Linha de Passe - 1 de Janeiro de 2008 | Filmow
Linha de Passe (Brasil, 2008). Direção: Walter Salles & Daniela Thomas. Rot. Original: George Moura, Daniela Thomas & Bráulio Mantovani. Fotografia: Mauro Pinheiro Jr. Música: Gustavo Santaolalla. Montage: Gustavo Giani. Dir. de arte: Valdy Lopes. Com: Sandra Corveloni, João Baldasserini, Vinícius de Oliveira, José Geraldo Rodrigues, Kaique Jesus Santo.

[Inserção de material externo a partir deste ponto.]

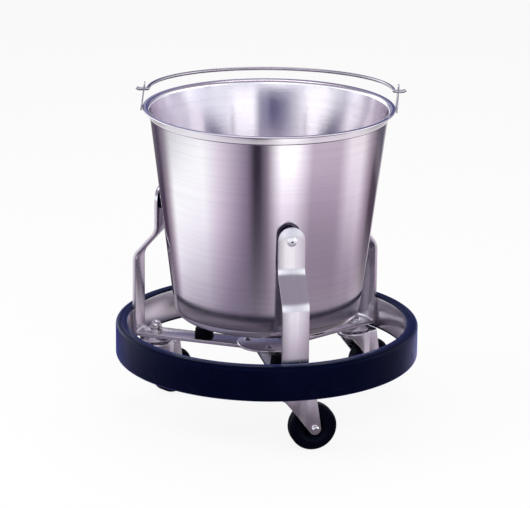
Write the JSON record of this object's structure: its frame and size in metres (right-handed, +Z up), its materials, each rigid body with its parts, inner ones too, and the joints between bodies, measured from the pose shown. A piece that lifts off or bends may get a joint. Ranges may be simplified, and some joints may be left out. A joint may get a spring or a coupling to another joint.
{
  "type": "kick bucket",
  "caption": "Stainless steel pail with a wire bail, held between bent uprights of a low rolling frame with a navy bumper ring and swivel casters.",
  "frame": {"origin": "on the floor at the middle of the bumper ring", "axes": "+Z up through the middle of the ring; +X to the right, along the bail's hinge line; +Y to the back, where the bail lies"},
  "size_m": [0.372, 0.372, 0.4155],
  "materials": {
    "pail_steel": "satin spun stainless with fine horizontal turning marks",
    "frame_steel": "satin brushed stainless flat bar",
    "bail_steel": "drawn stainless wire, satin",
    "caster_steel": "bright zinc plated pressed steel",
    "fastener_steel": "polished plated fasteners",
    "bumper_vinyl": "navy vinyl, semi-gloss",
    "button_rubber": "dark navy rubber, semi-matt",
    "pad_rubber": "black rubber, matt",
    "tyre_rubber": "black hard rubber, semi-gloss",
    "wheel_core": "black moulded wheel centre"
  },
  "bodies": {
    "frame": {"hub_plate": "frame_steel", "ring_band": "frame_steel", "bumper": "bumper_vinyl", "arm_front": "frame_steel", "hub_rivet_front": "fastener_steel", "upright_button_front": "button_rubber", "upright_rivet_front": "fastener_steel", "arm_pad_front": "pad_rubber", "pad_screw_front": "fastener_steel", "stem_front": "caster_steel", "stem_washer_front": "fastener_steel", "acorn_nut_front": "fastener_steel", "top_race_front": "caster_steel", "arm_right": "frame_steel", "hub_rivet_right": "fastener_steel", "upright_button_right": "button_rubber", "upright_rivet_right": "fastener_steel", "arm_pad_right": "pad_rubber", "pad_screw_right": "fastener_steel", "stem_right": "caster_steel", "stem_washer_right": "fastener_steel", "acorn_nut_right": "fastener_steel", "top_race_right": "caster_steel", "arm_left": "frame_steel", "hub_rivet_left": "fastener_steel", "upright_button_left": "button_rubber", "upright_rivet_left": "fastener_steel", "arm_pad_left": "pad_rubber", "pad_screw_left": "fastener_steel", "stem_left": "caster_steel", "stem_washer_left": "fastener_steel", "acorn_nut_left": "fastener_steel", "top_race_left": "caster_steel"},
    "swivel_front": {"ball_ring_front": "fastener_steel", "fork_front": "caster_steel", "axle_front": "fastener_steel", "axle_nut_front": "fastener_steel", "wheel_bush_front": "caster_steel"},
    "wheel_front": {"wheel_core_front": "wheel_core", "tyre_front": "tyre_rubber"},
    "swivel_right": {"ball_ring_right": "fastener_steel", "fork_right": "caster_steel", "axle_right": "fastener_steel", "axle_nut_right": "fastener_steel", "wheel_bush_right": "caster_steel"},
    "wheel_right": {"wheel_core_right": "wheel_core", "tyre_right": "tyre_rubber"},
    "swivel_left": {"ball_ring_left": "fastener_steel", "fork_left": "caster_steel", "axle_left": "fastener_steel", "axle_nut_left": "fastener_steel", "wheel_bush_left": "caster_steel"},
    "wheel_left": {"wheel_core_left": "wheel_core", "tyre_left": "tyre_rubber"},
    "pail": {"pail": "pail_steel", "ear_right": "pail_steel", "ear_left": "pail_steel"},
    "bail": {"bail": "bail_steel"}
  },
  "joints": [
    {"name": "swivel_front_turn", "type": "hinge", "parent": "frame", "child": "swivel_front", "pos_m": [0.02911, -0.14307, 0.07], "axis": [0, 0, 1], "continuous": true},
    {"name": "wheel_front_spin", "type": "hinge", "parent": "swivel_front", "child": "wheel_front", "pos_m": [0.05519, -0.13608, 0.0288], "axis": [0.2588, -0.9659, 0], "continuous": true},
    {"name": "swivel_right_turn", "type": "hinge", "parent": "frame", "child": "swivel_right", "pos_m": [0.10935, 0.09674, 0.07], "axis": [0, 0, 1], "continuous": true},
    {"name": "wheel_right_spin", "type": "hinge", "parent": "swivel_right", "child": "wheel_right", "pos_m": [0.13091, 0.11299, 0.0288], "axis": [0.6018, -0.7986, 0], "continuous": true},
    {"name": "swivel_left_turn", "type": "hinge", "parent": "frame", "child": "swivel_left", "pos_m": [-0.13845, 0.04633, 0.07], "axis": [0, 0, 1], "continuous": true},
    {"name": "wheel_left_spin", "type": "hinge", "parent": "swivel_left", "child": "wheel_left", "pos_m": [-0.11936, 0.06542, 0.0288], "axis": [0.7071, -0.7071, 0], "continuous": true},
    {"name": "pail_lift", "type": "slide", "parent": "frame", "child": "pail", "axis": [0, 0, 1], "range_m": [0, 0.3]},
    {"name": "bail_swing", "type": "hinge", "parent": "pail", "child": "bail", "pos_m": [0, 0, 0.4068], "axis": [1, 0, 0], "range_deg": [0, 185.8]}
  ]
}
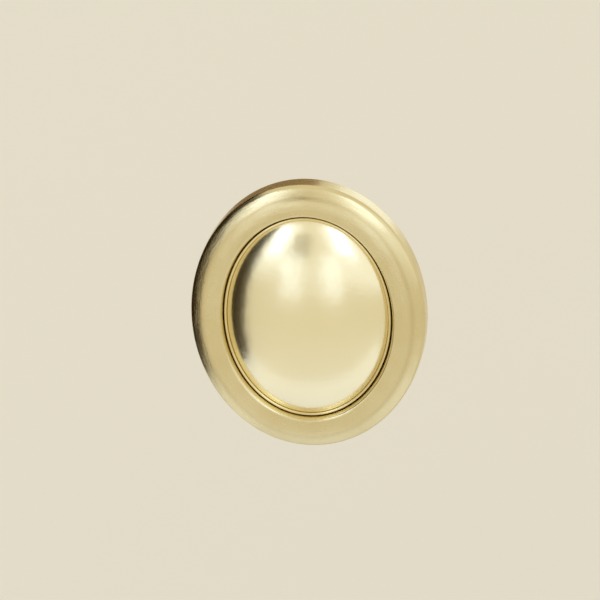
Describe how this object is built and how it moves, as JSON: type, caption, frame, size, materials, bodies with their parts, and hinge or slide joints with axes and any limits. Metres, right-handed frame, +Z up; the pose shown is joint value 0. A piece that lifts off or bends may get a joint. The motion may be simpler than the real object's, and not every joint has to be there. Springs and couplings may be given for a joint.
{
  "type": "pearl stud earring",
  "caption": "Large oval stud earring: a domed pearl cabochon in a wide moulded satin gold frame, with a straight post behind.",
  "frame": {"origin": "where the post goes into the front of the earlobe, on the post's axis in the plane of the frame's back edge", "axes": "+Y along the post, away from the face, which looks along -Y; +Z up along the oval's long axis; +X to the right as the face is seen from in front"},
  "size_m": [0.0474, 0.0191, 0.0563],
  "materials": {
    "satin_gold": "pale gold plate, fine satin grain round the oval, softly worn",
    "polished_gold": "yellower gold plate, polished",
    "pearl": "cream pearl lacquer, nacreous gloss",
    "post_metal": "plain gold plate"
  },
  "bodies": {
    "root": {"frame": "satin_gold", "bezel_cup": "polished_gold", "pearl_cabochon": "pearl", "ear_post": "post_metal"}
  },
  "joints": []
}
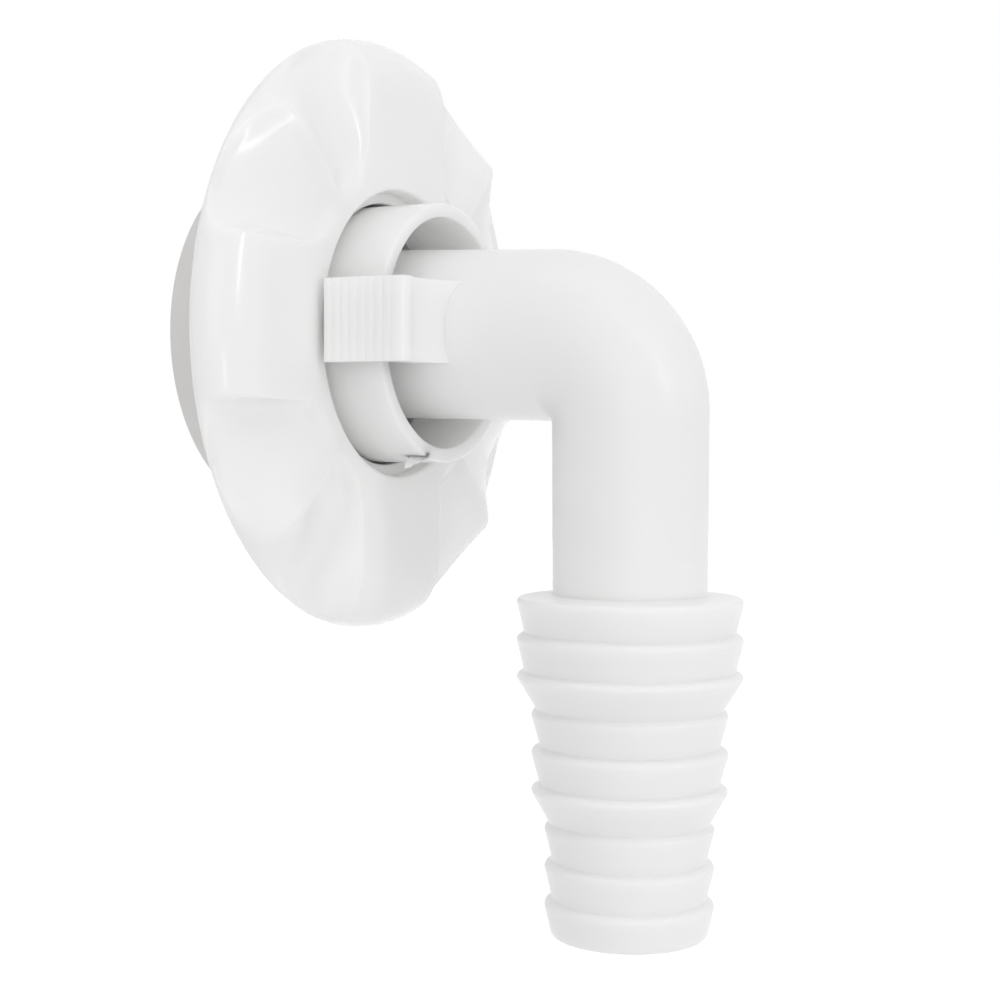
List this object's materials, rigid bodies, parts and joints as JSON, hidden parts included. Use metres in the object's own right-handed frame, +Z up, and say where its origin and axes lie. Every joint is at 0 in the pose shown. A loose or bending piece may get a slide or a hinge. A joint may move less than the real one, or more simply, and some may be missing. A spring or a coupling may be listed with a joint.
{
  "type": "washing machine drain adapter",
  "caption": "Hand-tightened drain adapter: a sealing sleeve and scooped hand nut grip a waste pipe, and a swivelling elbow hangs a stepped barbed hose tail.",
  "frame": {"origin": "on the hub's axis, in the plane of the rear face that goes into the waste pipe", "axes": "+X runs along the hub's axis out of the waste pipe towards the elbow, +Z is up, and the hose tail hangs down along -Z with its own axis in the XZ plane"},
  "size_m": [0.0605, 0.0694, 0.1019],
  "materials": {
    "hand_nut": "glossy white moulded plastic",
    "hub": "glossy white moulded plastic",
    "elbow": "satin white moulded plastic",
    "seal_sleeve": "plain light grey rubber",
    "slip_washer": "smooth white plastic",
    "o_ring": "smooth black rubber"
  },
  "bodies": {
    "pipe_fitting": {"hub": "hub", "seal_sleeve": "seal_sleeve", "slip_washer": "slip_washer"},
    "nut": {"hand_nut": "hand_nut"},
    "swivel": {"elbow": "elbow", "o_ring": "o_ring"}
  },
  "joints": [
    {"name": "nut_turn", "type": "hinge", "parent": "pipe_fitting", "child": "nut", "pos_m": [0.0145, 0, 0], "axis": [1, 0, 0], "continuous": true},
    {"name": "elbow_swivel", "type": "hinge", "parent": "pipe_fitting", "child": "swivel", "pos_m": [0.0115, 0, 0], "axis": [1, 0, 0], "continuous": true}
  ]
}
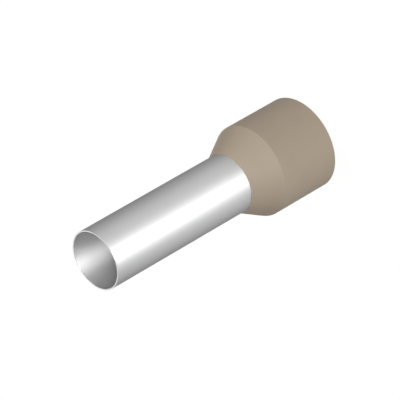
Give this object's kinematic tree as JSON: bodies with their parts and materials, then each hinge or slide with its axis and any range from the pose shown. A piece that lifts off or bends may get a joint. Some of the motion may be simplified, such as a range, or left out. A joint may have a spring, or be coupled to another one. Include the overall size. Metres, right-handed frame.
{
  "type": "wire ferrule",
  "caption": "Insulated wire-end ferrule: thin tinned copper crimp tube with a beige plastic collar that funnels a stranded conductor into it.",
  "frame": {"origin": "centre of the collar's entry face, which the ferrule stands on", "axes": "+Z along the ferrule's axis, from the collar's entry to the open mouth of the tube; the part is round, so +X and +Y are any two directions across it"},
  "size_m": [0.0136, 0.0134, 0.039],
  "materials": {
    "tinned_copper": "satin",
    "collar_plastic": "matte"
  },
  "bodies": {
    "root": {"crimp_sleeve": "tinned_copper", "insulating_collar": "collar_plastic"}
  },
  "joints": []
}
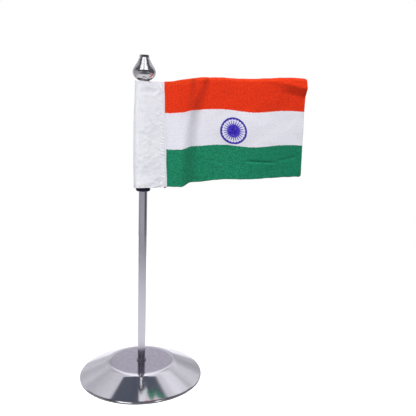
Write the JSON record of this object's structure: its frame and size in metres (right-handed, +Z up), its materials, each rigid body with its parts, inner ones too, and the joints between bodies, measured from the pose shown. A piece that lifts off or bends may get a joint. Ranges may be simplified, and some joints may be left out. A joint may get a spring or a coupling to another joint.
{
  "type": "desk flag stand",
  "caption": "Small cotton flag on a loose white sleeve, on a slim steel pole with a pear-shaped finial and a round, weighted, polished steel base.",
  "frame": {"origin": "centre of the base's underside, on the pole's axis", "axes": "+Z up along the pole, +X along the flag from hoist to fly, +Y behind the flag"},
  "size_m": [0.2221, 0.12, 0.3086],
  "materials": {
    "polished_steel": "mirror polished with faint brushing",
    "pole_steel": "bright drawn tube",
    "finial_steel": "mirror polished",
    "dark_steel": "dark satin",
    "zinc_steel": "zinc plated",
    "cast_iron": "as cast",
    "black_rubber": "matt moulded",
    "white_cotton": "plain weave, matt",
    "flag_cotton": "printed brushed cotton, orange, white and green stripes with a blue wheel",
    "sewing_thread": "spun thread"
  },
  "bodies": {
    "stand": {"base_cover": "polished_steel", "base_weight": "cast_iron", "base_pad": "black_rubber", "base_screw": "zinc_steel", "plain_washer": "zinc_steel", "lock_washer": "zinc_steel", "foot_collar": "dark_steel", "pole_tube": "pole_steel", "pole_foot_plug": "zinc_steel", "pole_top_plug": "zinc_steel"},
    "stopper": {"flag_stopper": "black_rubber"},
    "flag": {"flag_sleeve": "white_cotton", "flag_panel": "flag_cotton", "sleeve_stitching": "sewing_thread"},
    "neck": {"finial_neck": "dark_steel"},
    "finial": {"finial_body": "finial_steel", "finial_stud": "zinc_steel"}
  },
  "joints": [
    {"name": "stopper_slide", "type": "slide", "parent": "stand", "child": "stopper", "axis": [0, 0, 1], "range_m": [-0.165, 0]},
    {"name": "flag_swing", "type": "hinge", "parent": "stopper", "child": "flag", "pos_m": [0, 0, 0.235], "axis": [0, 0, 1], "continuous": true},
    {"name": "finial_lift", "type": "slide", "parent": "stand", "child": "neck", "axis": [0, 0, 1], "range_m": [0, 0.0049]},
    {"name": "finial_turn", "type": "hinge", "parent": "neck", "child": "finial", "pos_m": [0, 0, 0.285], "axis": [0, 0, 1], "range_deg": [0, 2520]}
  ],
  "couplings": [
    {"joint": "finial_turn", "follows": "finial_lift", "rad_per_m": 8975}
  ]
}
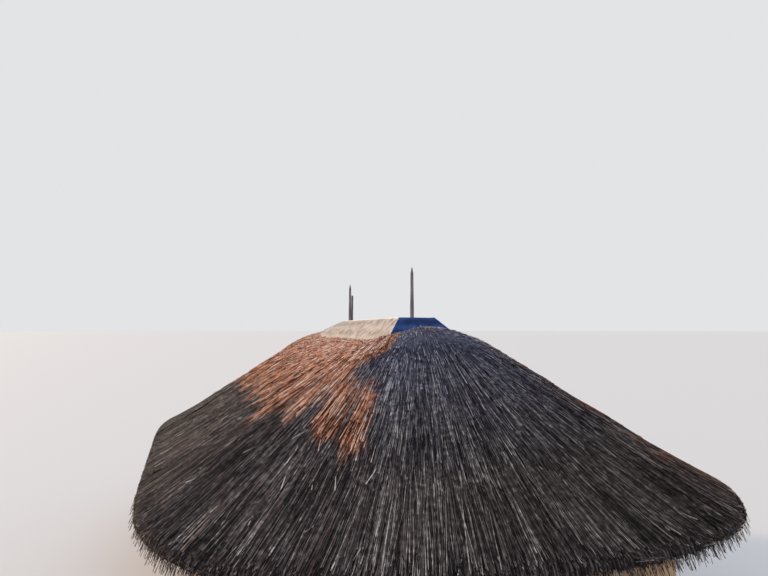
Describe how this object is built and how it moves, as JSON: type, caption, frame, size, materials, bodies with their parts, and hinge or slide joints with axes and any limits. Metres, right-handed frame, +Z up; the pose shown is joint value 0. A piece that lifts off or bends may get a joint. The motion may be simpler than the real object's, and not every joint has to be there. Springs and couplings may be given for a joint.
{
  "type": "oblong thatched rondavel hut",
  "caption": "Oblong round-ended plastered hut with a thick bell-cast grass thatch, pole rafters, tall centre posts through a folded sheet ridge cap, a doorway and small windows.",
  "frame": {"origin": "centre of the footprint at ground level", "axes": "+Z up; +X along the ridge towards the end seen in the picture; the doorway faces +Y"},
  "size_m": [12.55, 8.3, 5.5914],
  "materials": {
    "plaster": "hand-trowelled earth plaster",
    "footing_stone": "rough field stone",
    "floor_screed": "smoothed screed",
    "frame_timber": "oiled and worn",
    "pole_timber": "peeled poles",
    "weathered_pole": "weathered grey-brown",
    "lath_wood": "split laths",
    "grass_thatch": "dry grass stems, aged",
    "cap_sheet": "aged zinc-coated sheet, dusty and dull"
  },
  "bodies": {
    "root": {"near_wall_left": "plaster", "near_wall_front": "plaster", "near_wall_right": "plaster", "far_wall_left": "plaster", "far_wall_back": "plaster", "far_wall_right": "plaster", "left_wall": "plaster", "right_wall_near": "plaster", "right_wall_far": "plaster", "wall_over_door": "plaster", "footing": "footing_stone", "floor_slab": "floor_screed", "door_posts": "frame_timber", "door_lintel": "frame_timber", "door_threshold": "frame_timber", "near_window_frame": "frame_timber", "far_window_frame": "frame_timber", "left_window_frame": "frame_timber", "tie_beams": "frame_timber", "wall_plate": "frame_timber", "ridge_beam": "pole_timber", "crowns": "pole_timber", "near_rafters": "pole_timber", "far_rafters": "pole_timber", "left_rafters": "pole_timber", "right_rafters": "pole_timber", "near_centre_post": "weathered_pole", "far_centre_post": "weathered_pole", "far_stake": "weathered_pole", "end_laths": "lath_wood", "side_laths": "lath_wood", "near_left_thatch": "grass_thatch", "near_right_thatch": "grass_thatch", "far_left_thatch": "grass_thatch", "far_right_thatch": "grass_thatch", "left_thatch": "grass_thatch", "right_thatch": "grass_thatch", "cap_top": "cap_sheet", "cap_left": "cap_sheet", "cap_right": "cap_sheet", "cap_near": "cap_sheet", "cap_far": "cap_sheet"}
  },
  "joints": []
}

Cleuza (Corveloni) vive com os quatro filhos em condições precárias em um subúrbio de São Paulo. Reginaldo (Santos), ainda criança, possui obsessão em encontrar o seu pai e em andar de ônibus pela cidade. Dario (Oliveira) insiste em sua carreira como jogador de futebol, fazendo apresentações para olheiros e participando de seleções em grandes times. Dênis (Baldasserini) é motoboy e só a muito custo consegue levar algum dinheiro para seu filho. Dinho (Rodrigues) é frentista em um posto de gasolina e se converteu em evangélico.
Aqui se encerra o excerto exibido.